Art Versus Craft
The Personal Weblog of Edward W. Farrell   
Art Versus Craft Monday, October 12, 1998
Some recent discussions of the role of tools in the hands of craftsmen versus artists sparked some thoughts on this subject. These thoughts are theoretical but I can claim a little practical foundation in that I once made a precarious living for a few years as a "fine" artist (oils, watercolors, mixed media drawings, wood sculpture, scrimshaw, and whatever else came to hand in a pinch). My own work was "traditional" in the sense that I have always disliked postmodernism, yet at the same time I have been grimly fascinated by the sophistication of some postmodernist works and have spent many hours examining various works of Pollock, Rauschenberg, Rothko, Johns and the rest in books and at museums and shows.

Some observations/opinions

The respective activities of art and craft differ in kind, not degree. Yet the one cannot exist without the other. Art takes a new thing of the mind and proposes that it have a life in the world; craft takes this created thing from the mental realm and reproduces it in the world. In this sense the definition of the artist as "one who can take any material and use any instrument to add something to the world that hadn't been there before" seems closest to the truth of the matter. But practically speaking it is impossible that the craftsman and artist should not inhabit the same carcass, and I would argue that when they do not, artistic creations don't "work". There is an obvious exception to this in world of science and engineering, in which the production of art in the sense I mean it here may require many highly specialized crafts working in concert to reproduce the artifact. But though many separate carcasses may here be involved, the principle still holds that art requires craft to see the light of day.

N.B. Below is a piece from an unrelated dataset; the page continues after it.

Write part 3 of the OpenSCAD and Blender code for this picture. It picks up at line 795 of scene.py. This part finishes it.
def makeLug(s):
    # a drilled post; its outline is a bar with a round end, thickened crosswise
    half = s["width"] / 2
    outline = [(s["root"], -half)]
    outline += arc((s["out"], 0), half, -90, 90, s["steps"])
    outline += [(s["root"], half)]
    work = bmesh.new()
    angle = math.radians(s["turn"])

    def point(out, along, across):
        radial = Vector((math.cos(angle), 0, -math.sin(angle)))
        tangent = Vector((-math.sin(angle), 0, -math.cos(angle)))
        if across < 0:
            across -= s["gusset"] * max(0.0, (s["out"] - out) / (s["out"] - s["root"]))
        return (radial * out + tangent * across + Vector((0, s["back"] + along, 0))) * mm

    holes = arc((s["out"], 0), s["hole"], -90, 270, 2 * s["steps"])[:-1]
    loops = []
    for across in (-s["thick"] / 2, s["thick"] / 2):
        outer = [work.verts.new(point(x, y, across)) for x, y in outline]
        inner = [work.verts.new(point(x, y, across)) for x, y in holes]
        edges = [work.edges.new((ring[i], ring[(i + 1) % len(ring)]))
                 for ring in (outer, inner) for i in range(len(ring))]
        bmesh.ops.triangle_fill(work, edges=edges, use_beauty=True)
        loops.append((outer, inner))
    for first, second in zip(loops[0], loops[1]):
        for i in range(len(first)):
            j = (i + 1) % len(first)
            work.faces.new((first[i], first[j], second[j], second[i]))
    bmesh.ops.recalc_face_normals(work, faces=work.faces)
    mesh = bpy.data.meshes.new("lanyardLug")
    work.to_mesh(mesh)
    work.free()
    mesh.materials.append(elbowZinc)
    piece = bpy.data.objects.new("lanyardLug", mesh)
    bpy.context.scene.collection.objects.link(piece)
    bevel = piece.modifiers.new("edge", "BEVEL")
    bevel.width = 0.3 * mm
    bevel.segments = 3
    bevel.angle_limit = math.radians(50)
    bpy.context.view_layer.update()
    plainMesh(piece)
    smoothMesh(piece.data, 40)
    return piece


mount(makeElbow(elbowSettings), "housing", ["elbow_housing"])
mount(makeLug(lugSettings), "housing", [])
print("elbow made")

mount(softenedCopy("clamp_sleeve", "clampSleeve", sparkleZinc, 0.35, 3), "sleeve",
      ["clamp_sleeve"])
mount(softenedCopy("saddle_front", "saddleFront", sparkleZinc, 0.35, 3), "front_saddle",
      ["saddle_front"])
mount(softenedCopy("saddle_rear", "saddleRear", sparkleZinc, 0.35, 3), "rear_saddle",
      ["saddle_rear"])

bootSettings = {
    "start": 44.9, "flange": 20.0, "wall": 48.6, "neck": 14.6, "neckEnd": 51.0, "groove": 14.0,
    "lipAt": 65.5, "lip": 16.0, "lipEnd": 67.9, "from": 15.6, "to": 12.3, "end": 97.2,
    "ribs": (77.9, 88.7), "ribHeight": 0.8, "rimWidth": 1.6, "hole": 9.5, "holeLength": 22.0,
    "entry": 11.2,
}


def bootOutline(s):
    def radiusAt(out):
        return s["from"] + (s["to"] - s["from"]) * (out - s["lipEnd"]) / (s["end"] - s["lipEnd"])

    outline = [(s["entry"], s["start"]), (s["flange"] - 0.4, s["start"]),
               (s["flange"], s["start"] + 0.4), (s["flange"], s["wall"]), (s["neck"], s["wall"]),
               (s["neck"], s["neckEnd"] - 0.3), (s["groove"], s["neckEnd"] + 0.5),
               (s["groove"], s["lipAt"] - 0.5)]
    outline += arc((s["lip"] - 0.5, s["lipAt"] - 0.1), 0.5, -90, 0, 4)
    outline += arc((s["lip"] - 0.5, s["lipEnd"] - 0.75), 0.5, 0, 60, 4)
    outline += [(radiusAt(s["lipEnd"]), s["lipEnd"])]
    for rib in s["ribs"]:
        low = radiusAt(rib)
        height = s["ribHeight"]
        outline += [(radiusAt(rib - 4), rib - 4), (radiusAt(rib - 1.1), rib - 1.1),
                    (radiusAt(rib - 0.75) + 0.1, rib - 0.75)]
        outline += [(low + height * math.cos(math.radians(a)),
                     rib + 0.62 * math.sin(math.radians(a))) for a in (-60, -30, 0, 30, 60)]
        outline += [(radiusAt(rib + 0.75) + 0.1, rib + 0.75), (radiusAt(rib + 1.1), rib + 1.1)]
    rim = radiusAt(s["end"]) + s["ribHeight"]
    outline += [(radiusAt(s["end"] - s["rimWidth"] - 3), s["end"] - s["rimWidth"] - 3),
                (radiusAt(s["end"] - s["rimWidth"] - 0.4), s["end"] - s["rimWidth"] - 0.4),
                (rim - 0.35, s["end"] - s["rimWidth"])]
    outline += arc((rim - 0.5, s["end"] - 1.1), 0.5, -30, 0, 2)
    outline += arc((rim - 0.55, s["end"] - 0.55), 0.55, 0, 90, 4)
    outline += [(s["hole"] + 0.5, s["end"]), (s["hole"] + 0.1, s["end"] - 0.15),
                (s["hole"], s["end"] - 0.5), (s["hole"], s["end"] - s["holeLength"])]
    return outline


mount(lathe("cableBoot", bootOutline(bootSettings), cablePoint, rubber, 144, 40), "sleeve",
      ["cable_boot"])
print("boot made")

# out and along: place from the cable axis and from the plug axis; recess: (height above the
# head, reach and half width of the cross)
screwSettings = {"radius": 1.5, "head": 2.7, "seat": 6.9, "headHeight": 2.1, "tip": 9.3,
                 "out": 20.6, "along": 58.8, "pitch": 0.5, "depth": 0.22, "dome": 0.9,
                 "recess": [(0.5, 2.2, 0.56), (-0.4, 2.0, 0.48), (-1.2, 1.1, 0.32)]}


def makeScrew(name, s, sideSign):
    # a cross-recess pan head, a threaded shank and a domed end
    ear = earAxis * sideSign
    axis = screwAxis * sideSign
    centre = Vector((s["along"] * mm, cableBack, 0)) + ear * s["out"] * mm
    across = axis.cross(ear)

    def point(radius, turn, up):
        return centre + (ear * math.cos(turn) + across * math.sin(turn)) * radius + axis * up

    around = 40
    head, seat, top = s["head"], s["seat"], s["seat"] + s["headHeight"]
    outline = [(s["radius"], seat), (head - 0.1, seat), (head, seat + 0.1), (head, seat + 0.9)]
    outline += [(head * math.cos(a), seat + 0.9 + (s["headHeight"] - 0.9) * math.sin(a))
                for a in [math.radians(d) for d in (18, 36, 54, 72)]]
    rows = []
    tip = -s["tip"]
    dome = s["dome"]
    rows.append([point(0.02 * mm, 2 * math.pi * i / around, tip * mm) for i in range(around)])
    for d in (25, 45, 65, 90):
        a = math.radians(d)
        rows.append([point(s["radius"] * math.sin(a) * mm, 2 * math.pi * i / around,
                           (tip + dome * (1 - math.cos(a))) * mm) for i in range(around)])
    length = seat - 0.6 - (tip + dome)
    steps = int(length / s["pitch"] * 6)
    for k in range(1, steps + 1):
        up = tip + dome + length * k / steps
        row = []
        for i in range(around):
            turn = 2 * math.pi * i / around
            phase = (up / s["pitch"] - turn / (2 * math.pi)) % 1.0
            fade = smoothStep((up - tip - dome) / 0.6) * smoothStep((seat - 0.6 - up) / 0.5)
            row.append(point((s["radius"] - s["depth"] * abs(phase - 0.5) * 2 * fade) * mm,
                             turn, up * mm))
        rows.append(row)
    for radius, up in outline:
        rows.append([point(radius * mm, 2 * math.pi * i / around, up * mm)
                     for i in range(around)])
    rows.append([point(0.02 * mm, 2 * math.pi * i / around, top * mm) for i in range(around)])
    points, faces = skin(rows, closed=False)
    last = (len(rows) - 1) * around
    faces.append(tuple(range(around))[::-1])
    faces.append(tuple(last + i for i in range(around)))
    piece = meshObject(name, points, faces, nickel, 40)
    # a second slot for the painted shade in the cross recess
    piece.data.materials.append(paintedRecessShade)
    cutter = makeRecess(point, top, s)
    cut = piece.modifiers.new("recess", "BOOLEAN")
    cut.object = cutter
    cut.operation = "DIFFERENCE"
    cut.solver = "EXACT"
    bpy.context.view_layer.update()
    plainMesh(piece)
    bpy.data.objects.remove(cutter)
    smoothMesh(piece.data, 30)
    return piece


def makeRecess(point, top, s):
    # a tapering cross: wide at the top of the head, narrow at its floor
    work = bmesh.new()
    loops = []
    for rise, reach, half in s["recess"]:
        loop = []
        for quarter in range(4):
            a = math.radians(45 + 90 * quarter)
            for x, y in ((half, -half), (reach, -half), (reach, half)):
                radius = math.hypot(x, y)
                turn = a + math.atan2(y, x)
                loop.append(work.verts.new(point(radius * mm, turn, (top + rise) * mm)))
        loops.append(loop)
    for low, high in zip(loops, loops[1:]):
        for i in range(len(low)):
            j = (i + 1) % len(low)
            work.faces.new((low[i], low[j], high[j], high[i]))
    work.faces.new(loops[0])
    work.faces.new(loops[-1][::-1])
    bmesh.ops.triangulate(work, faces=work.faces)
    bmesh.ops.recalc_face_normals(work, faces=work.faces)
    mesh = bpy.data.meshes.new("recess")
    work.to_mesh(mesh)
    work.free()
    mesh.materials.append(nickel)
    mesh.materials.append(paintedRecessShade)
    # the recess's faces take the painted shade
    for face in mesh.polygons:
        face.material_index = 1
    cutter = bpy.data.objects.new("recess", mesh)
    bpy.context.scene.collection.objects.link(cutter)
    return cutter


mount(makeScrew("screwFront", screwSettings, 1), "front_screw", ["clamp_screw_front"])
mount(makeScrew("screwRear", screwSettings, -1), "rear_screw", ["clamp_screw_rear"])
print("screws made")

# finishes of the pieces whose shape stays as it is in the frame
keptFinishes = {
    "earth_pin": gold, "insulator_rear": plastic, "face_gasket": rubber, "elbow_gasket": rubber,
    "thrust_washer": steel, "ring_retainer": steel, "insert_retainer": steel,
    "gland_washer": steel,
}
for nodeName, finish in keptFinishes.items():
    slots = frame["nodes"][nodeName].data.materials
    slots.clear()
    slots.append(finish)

The life of a work of art in the world (whether it is a cerebral/emotional creation such as a novel or a mechanical device such as an automobile) depends on how well it "works." The question of whether a work of art "works" or not can be anticipated but not ultimately determined by the artist. This is because the relation between an artist and her creation is subjective but the relation between the creation and the rest of the world is objective.

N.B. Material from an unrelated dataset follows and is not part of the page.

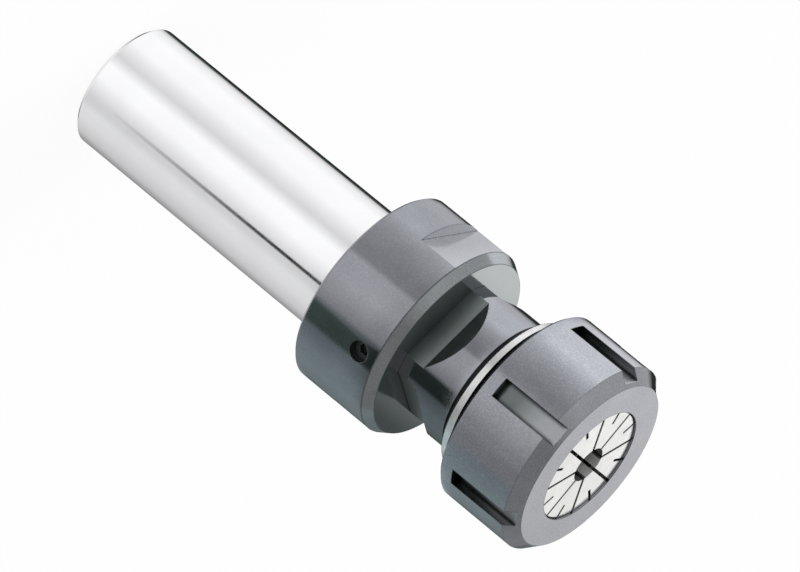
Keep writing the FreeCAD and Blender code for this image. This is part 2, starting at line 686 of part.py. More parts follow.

The extent of a creation's objective relations with the world is the measure of how well it "works." This may or may not be wholly in accordance with the design of the artist. In the case of a painting, an artist may wish to obtain a certain emotional response through the work and craft the work with that in mind. This "certain emotional response" may be elicited by what the artist knows to be well-known social conventions that, as it may turn out, completely go out of fashion twenty years after the painting is finished. Yet the work may continue to be avidly sought by observers over the centuries because those same conventions, in combination with other aspects of the painting, elicit more universal emotional responses that were beyond the immediate intent of the artist but nevertheless are objectively conveyed by her work.

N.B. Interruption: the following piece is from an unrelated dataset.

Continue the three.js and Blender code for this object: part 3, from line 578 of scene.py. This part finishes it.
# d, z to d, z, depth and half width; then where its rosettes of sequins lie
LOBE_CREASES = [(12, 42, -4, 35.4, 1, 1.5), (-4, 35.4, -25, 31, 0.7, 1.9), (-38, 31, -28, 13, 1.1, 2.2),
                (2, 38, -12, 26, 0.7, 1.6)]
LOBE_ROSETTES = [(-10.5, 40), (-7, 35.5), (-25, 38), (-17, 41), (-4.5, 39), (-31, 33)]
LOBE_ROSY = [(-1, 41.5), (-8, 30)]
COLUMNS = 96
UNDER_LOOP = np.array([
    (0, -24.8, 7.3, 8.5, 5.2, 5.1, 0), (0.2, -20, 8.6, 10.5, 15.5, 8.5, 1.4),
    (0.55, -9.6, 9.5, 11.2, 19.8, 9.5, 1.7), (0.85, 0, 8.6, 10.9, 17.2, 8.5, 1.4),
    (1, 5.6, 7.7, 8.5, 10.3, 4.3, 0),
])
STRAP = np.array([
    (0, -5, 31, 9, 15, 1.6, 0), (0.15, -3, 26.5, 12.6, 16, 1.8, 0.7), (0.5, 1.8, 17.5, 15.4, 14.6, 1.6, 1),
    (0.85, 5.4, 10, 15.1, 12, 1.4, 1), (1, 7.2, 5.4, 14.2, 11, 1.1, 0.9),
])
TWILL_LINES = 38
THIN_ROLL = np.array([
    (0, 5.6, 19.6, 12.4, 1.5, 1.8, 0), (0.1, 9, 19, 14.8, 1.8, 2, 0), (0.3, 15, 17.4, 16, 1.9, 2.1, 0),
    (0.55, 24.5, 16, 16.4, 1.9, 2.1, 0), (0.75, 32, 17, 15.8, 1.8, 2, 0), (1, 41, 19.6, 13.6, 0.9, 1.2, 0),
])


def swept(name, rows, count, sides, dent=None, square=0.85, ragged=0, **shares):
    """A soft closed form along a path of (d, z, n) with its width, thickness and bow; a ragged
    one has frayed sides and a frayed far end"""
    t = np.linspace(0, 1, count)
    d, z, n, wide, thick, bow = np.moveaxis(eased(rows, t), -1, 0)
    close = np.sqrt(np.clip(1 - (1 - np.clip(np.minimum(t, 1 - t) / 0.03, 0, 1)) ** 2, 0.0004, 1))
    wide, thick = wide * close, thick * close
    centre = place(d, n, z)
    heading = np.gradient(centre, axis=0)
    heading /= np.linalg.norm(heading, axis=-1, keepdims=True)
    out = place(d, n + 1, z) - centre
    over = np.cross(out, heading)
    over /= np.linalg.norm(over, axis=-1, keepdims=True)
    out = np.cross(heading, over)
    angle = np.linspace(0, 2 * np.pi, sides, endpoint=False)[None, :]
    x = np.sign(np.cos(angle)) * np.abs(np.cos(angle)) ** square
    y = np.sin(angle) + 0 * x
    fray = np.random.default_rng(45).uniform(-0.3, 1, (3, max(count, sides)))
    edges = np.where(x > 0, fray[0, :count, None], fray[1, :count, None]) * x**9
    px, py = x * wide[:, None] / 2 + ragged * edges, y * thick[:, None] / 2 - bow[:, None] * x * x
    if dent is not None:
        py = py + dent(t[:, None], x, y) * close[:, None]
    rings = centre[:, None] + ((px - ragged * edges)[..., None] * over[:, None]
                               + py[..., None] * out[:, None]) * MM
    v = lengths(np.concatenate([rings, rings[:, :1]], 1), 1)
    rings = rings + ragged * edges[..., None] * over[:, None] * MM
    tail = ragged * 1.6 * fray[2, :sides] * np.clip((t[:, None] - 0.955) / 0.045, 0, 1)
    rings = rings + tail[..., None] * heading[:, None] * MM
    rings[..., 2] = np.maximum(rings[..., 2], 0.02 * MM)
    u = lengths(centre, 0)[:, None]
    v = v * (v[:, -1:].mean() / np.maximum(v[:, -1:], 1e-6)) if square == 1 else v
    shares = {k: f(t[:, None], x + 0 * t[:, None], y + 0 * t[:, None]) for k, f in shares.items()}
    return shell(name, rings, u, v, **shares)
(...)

Craft is therefore the primary means by which an artist objectifies her creations. It cannot really be separated from art yet one can be a decent craftsman without being an artist, by receiving ideas from others and efficiently carrying them out. It is less easy for an artist to do without craft because if her craft is not equal to her art, her art cannot be executed according to her intention.

The harmony of art and craft presupposes that the artist wishes to communicate something to the world. This is a valid supposition in nearly all world art of any period, but is not often true of postmodernism. The tendency of postmodernist art has been to reject communication in favor of unconditioned expression. This tendency regards craft as a necessary evil because it imposes unwanted conditions on the artist's expression.

This rejection of craft in nearly all of its traditional forms has almost amounted to a religion among postmodernists. It has led to some curious side effects. The first and most significant is the seeming disappearance of disciplined crafts in the curricula of schools and universities in favor of free "creative" expression. This procrustian bed theoretically allows everyone to be an artist by soft pedaling the elements of purpose and design, through which discipline the talented might be forced to learn techniques, which might in turn lead to virtuosity. The second is an increased reliance on external cues to give meaning to works that are otherwise meaningless or incomprehensible. This has resulted in a large body of interpretive and critical literature that is every bit as free-wheeling as its subject, but which provides a certain context that the works themselves, being almost entirely subjective, cannot provide.

The "machine art" of fractals and cellular automata does not threaten to eliminate art; on the contrary it has extended its means. What it has done is to replace the hand of the craftsman with algorithms and computer displays, which are as yet comparatively poor and limited interpreters of the imagination that results in art. Modernism and postmodernism on the other hand, insofar as they became frustrated and bored with their increasingly pathetic art and so turned to dwell on the artist in his romantic costume, have simply committed suicide as movements, not killed the arts and crafts in general.